• Given instruction:
Each entry below must be repeated word for word.

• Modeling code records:

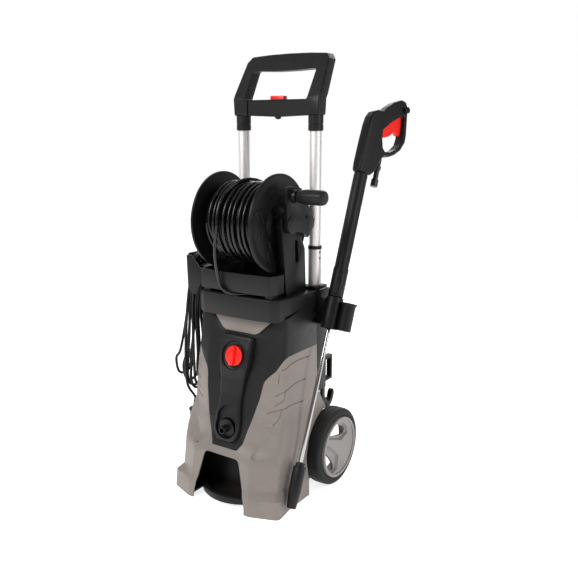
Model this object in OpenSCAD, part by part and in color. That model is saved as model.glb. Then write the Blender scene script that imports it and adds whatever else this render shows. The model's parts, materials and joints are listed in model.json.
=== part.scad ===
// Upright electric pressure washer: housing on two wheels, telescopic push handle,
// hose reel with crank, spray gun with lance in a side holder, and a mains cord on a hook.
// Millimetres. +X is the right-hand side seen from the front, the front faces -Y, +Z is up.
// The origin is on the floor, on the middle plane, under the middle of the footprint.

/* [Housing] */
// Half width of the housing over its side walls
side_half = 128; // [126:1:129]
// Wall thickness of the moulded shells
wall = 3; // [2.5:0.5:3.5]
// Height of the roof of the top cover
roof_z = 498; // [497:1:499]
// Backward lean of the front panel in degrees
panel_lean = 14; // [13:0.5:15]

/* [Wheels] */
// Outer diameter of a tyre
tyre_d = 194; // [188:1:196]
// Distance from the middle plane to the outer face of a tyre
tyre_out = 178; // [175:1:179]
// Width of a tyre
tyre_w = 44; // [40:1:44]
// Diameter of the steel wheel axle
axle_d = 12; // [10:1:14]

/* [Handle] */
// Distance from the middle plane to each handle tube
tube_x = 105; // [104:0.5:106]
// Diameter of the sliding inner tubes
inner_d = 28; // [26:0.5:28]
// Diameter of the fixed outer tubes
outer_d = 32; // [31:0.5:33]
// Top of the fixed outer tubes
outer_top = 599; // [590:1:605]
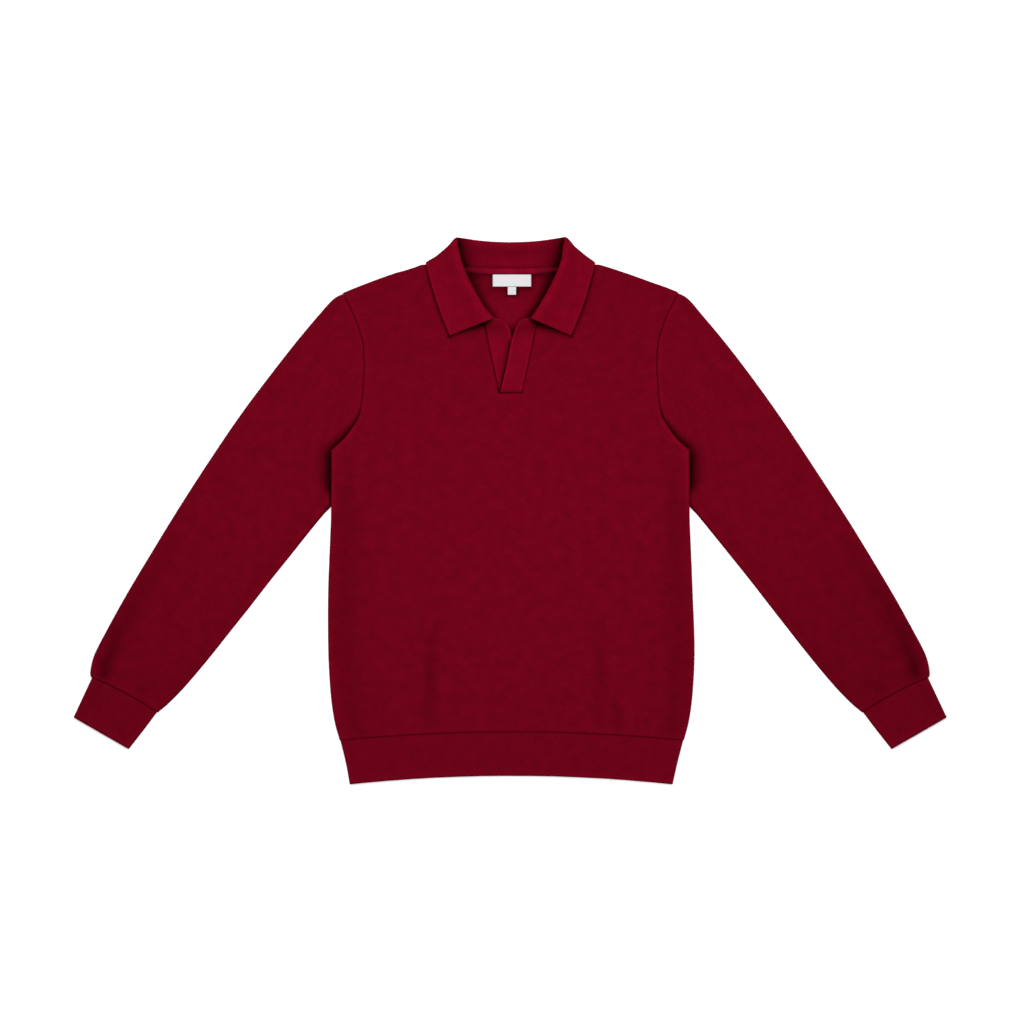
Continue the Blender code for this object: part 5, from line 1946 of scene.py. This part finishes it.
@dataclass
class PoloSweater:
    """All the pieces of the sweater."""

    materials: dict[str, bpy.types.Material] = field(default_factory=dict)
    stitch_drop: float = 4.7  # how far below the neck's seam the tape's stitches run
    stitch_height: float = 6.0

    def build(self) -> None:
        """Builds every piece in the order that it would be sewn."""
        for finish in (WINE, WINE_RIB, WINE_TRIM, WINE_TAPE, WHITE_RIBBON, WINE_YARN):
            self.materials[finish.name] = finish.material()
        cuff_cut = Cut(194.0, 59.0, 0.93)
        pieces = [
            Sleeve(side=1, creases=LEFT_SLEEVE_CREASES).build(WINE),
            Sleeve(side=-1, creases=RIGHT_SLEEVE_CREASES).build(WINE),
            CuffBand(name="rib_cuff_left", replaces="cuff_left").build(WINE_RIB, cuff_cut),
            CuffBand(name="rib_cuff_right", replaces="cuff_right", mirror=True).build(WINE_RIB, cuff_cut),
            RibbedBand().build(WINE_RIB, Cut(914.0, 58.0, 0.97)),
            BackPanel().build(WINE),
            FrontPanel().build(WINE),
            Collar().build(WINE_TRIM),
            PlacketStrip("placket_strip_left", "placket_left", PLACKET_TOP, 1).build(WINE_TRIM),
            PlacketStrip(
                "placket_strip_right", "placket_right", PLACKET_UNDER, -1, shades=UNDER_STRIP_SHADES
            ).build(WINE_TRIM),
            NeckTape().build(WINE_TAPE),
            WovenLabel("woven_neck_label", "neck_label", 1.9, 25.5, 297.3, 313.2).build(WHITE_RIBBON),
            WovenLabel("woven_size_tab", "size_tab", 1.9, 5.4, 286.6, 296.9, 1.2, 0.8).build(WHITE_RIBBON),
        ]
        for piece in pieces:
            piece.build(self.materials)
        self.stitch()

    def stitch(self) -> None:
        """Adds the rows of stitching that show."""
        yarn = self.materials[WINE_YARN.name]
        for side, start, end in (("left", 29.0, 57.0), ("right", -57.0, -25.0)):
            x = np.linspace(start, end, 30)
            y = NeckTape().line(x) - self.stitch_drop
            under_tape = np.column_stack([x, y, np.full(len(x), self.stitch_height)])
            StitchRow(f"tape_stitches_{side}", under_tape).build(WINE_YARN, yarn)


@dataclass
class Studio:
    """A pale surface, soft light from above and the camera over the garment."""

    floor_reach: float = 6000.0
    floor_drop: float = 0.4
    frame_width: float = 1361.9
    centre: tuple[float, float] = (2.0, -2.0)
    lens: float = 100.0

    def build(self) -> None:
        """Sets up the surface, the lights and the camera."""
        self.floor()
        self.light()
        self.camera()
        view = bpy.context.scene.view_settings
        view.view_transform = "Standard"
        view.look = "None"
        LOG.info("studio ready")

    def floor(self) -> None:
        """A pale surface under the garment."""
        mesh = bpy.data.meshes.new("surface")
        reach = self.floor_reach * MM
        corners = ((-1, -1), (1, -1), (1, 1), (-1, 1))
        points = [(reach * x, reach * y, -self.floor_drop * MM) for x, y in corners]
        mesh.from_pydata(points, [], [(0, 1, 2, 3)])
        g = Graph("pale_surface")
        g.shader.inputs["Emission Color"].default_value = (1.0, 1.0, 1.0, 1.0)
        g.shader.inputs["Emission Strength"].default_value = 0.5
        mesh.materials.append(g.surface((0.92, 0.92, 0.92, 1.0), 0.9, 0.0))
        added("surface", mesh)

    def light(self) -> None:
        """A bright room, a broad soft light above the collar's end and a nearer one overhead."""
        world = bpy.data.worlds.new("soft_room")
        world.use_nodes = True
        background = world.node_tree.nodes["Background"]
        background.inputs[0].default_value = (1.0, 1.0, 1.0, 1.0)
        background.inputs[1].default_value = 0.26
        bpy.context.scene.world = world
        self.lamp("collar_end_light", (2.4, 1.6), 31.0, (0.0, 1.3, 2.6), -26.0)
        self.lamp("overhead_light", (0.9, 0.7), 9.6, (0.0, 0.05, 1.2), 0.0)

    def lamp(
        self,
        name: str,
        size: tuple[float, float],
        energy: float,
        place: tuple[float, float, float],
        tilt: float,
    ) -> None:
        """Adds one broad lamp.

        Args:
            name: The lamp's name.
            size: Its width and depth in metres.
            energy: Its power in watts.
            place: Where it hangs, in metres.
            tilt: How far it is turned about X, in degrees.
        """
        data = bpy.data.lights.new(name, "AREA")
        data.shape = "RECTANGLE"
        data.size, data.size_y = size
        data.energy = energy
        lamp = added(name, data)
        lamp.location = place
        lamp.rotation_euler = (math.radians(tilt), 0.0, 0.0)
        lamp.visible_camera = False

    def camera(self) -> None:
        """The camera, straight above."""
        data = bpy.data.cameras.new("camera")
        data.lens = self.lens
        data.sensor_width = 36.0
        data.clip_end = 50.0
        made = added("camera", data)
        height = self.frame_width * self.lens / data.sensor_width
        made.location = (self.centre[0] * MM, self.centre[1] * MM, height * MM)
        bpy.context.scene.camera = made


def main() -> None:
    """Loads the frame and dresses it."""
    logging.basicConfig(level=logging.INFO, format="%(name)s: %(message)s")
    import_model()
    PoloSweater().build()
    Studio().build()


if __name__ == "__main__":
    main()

• The result:
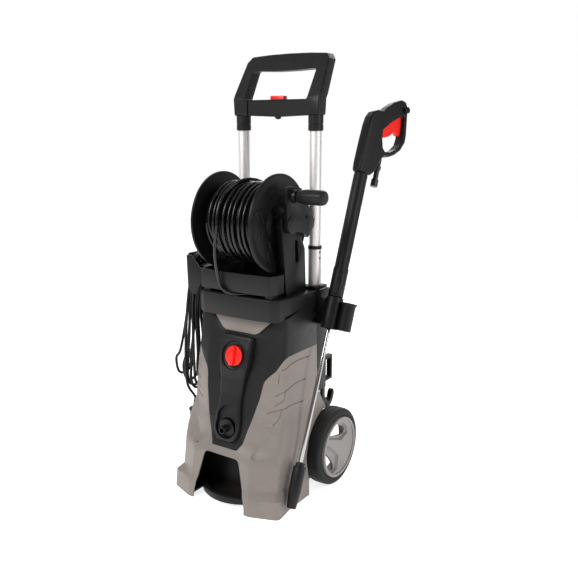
Model this object in OpenSCAD, part by part and in color. That model is saved as model.glb. Then write the Blender scene script that imports it and adds whatever else this render shows. The model's parts, materials and joints are listed in model.json.
=== part.scad ===
// Upright electric pressure washer: housing on two wheels, telescopic push handle,
// hose reel with crank, spray gun with lance in a side holder, and a mains cord on a hook.
// Millimetres. +X is the right-hand side seen from the front, the front faces -Y, +Z is up.
// The origin is on the floor, on the middle plane, under the middle of the footprint.

/* [Housing] */
// Half width of the housing over its side walls
side_half = 128; // [126:1:129]
// Wall thickness of the moulded shells
wall = 3; // [2.5:0.5:3.5]
// Height of the roof of the top cover
roof_z = 498; // [497:1:499]
// Backward lean of the front panel in degrees
panel_lean = 14; // [13:0.5:15]

/* [Wheels] */
// Outer diameter of a tyre
tyre_d = 194; // [188:1:196]
// Distance from the middle plane to the outer face of a tyre
tyre_out = 178; // [175:1:179]
// Width of a tyre
tyre_w = 44; // [40:1:44]
// Diameter of the steel wheel axle
axle_d = 12; // [10:1:14]

/* [Handle] */
// Distance from the middle plane to each handle tube
tube_x = 105; // [104:0.5:106]
// Diameter of the sliding inner tubes
inner_d = 28; // [26:0.5:28]
// Diameter of the fixed outer tubes
outer_d = 32; // [31:0.5:33]
// Top of the fixed outer tubes
outer_top = 599; // [590:1:605]
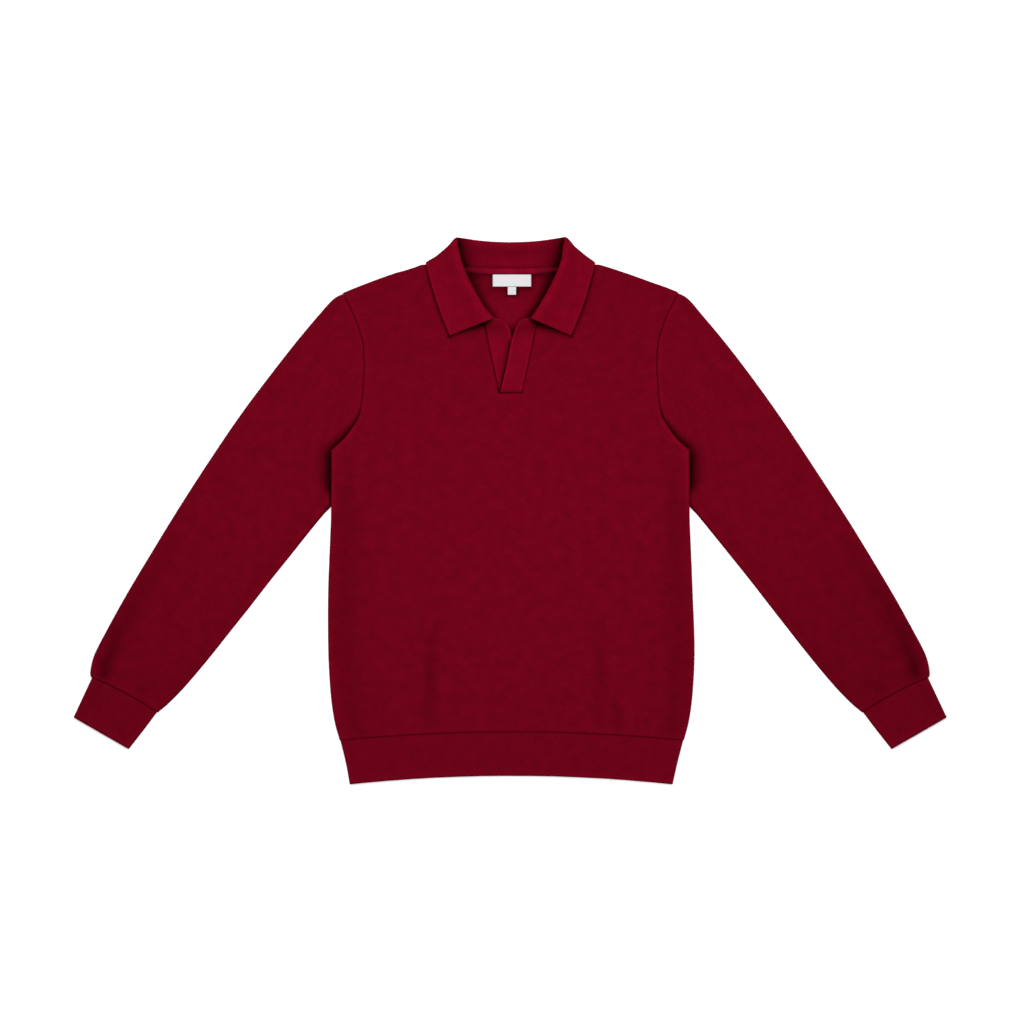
Continue the Blender code for this object: part 5, from line 1946 of scene.py. This part finishes it.
@dataclass
class PoloSweater:
    """All the pieces of the sweater."""

    materials: dict[str, bpy.types.Material] = field(default_factory=dict)
    stitch_drop: float = 4.7  # how far below the neck's seam the tape's stitches run
    stitch_height: float = 6.0

    def build(self) -> None:
        """Builds every piece in the order that it would be sewn."""
        for finish in (WINE, WINE_RIB, WINE_TRIM, WINE_TAPE, WHITE_RIBBON, WINE_YARN):
            self.materials[finish.name] = finish.material()
        cuff_cut = Cut(194.0, 59.0, 0.93)
        pieces = [
            Sleeve(side=1, creases=LEFT_SLEEVE_CREASES).build(WINE),
            Sleeve(side=-1, creases=RIGHT_SLEEVE_CREASES).build(WINE),
            CuffBand(name="rib_cuff_left", replaces="cuff_left").build(WINE_RIB, cuff_cut),
            CuffBand(name="rib_cuff_right", replaces="cuff_right", mirror=True).build(WINE_RIB, cuff_cut),
            RibbedBand().build(WINE_RIB, Cut(914.0, 58.0, 0.97)),
            BackPanel().build(WINE),
            FrontPanel().build(WINE),
            Collar().build(WINE_TRIM),
            PlacketStrip("placket_strip_left", "placket_left", PLACKET_TOP, 1).build(WINE_TRIM),
            PlacketStrip(
                "placket_strip_right", "placket_right", PLACKET_UNDER, -1, shades=UNDER_STRIP_SHADES
            ).build(WINE_TRIM),
            NeckTape().build(WINE_TAPE),
            WovenLabel("woven_neck_label", "neck_label", 1.9, 25.5, 297.3, 313.2).build(WHITE_RIBBON),
            WovenLabel("woven_size_tab", "size_tab", 1.9, 5.4, 286.6, 296.9, 1.2, 0.8).build(WHITE_RIBBON),
        ]
        for piece in pieces:
            piece.build(self.materials)
        self.stitch()

    def stitch(self) -> None:
        """Adds the rows of stitching that show."""
        yarn = self.materials[WINE_YARN.name]
        for side, start, end in (("left", 29.0, 57.0), ("right", -57.0, -25.0)):
            x = np.linspace(start, end, 30)
            y = NeckTape().line(x) - self.stitch_drop
            under_tape = np.column_stack([x, y, np.full(len(x), self.stitch_height)])
            StitchRow(f"tape_stitches_{side}", under_tape).build(WINE_YARN, yarn)


@dataclass
class Studio:
    """A pale surface, soft light from above and the camera over the garment."""

    floor_reach: float = 6000.0
    floor_drop: float = 0.4
    frame_width: float = 1361.9
    centre: tuple[float, float] = (2.0, -2.0)
    lens: float = 100.0

    def build(self) -> None:
        """Sets up the surface, the lights and the camera."""
        self.floor()
        self.light()
        self.camera()
        view = bpy.context.scene.view_settings
        view.view_transform = "Standard"
        view.look = "None"
        LOG.info("studio ready")

    def floor(self) -> None:
        """A pale surface under the garment."""
        mesh = bpy.data.meshes.new("surface")
        reach = self.floor_reach * MM
        corners = ((-1, -1), (1, -1), (1, 1), (-1, 1))
        points = [(reach * x, reach * y, -self.floor_drop * MM) for x, y in corners]
        mesh.from_pydata(points, [], [(0, 1, 2, 3)])
        g = Graph("pale_surface")
        g.shader.inputs["Emission Color"].default_value = (1.0, 1.0, 1.0, 1.0)
        g.shader.inputs["Emission Strength"].default_value = 0.5
        mesh.materials.append(g.surface((0.92, 0.92, 0.92, 1.0), 0.9, 0.0))
        added("surface", mesh)

    def light(self) -> None:
        """A bright room, a broad soft light above the collar's end and a nearer one overhead."""
        world = bpy.data.worlds.new("soft_room")
        world.use_nodes = True
        background = world.node_tree.nodes["Background"]
        background.inputs[0].default_value = (1.0, 1.0, 1.0, 1.0)
        background.inputs[1].default_value = 0.26
        bpy.context.scene.world = world
        self.lamp("collar_end_light", (2.4, 1.6), 31.0, (0.0, 1.3, 2.6), -26.0)
        self.lamp("overhead_light", (0.9, 0.7), 9.6, (0.0, 0.05, 1.2), 0.0)

    def lamp(
        self,
        name: str,
        size: tuple[float, float],
        energy: float,
        place: tuple[float, float, float],
        tilt: float,
    ) -> None:
        """Adds one broad lamp.

        Args:
            name: The lamp's name.
            size: Its width and depth in metres.
            energy: Its power in watts.
            place: Where it hangs, in metres.
            tilt: How far it is turned about X, in degrees.
        """
        data = bpy.data.lights.new(name, "AREA")
        data.shape = "RECTANGLE"
        data.size, data.size_y = size
        data.energy = energy
        lamp = added(name, data)
        lamp.location = place
        lamp.rotation_euler = (math.radians(tilt), 0.0, 0.0)
        lamp.visible_camera = False

    def camera(self) -> None:
        """The camera, straight above."""
        data = bpy.data.cameras.new("camera")
        data.lens = self.lens
        data.sensor_width = 36.0
        data.clip_end = 50.0
        made = added("camera", data)
        height = self.frame_width * self.lens / data.sensor_width
        made.location = (self.centre[0] * MM, self.centre[1] * MM, height * MM)
        bpy.context.scene.camera = made


def main() -> None:
    """Loads the frame and dresses it."""
    logging.basicConfig(level=logging.INFO, format="%(name)s: %(message)s")
    import_model()
    PoloSweater().build()
    Studio().build()


if __name__ == "__main__":
    main()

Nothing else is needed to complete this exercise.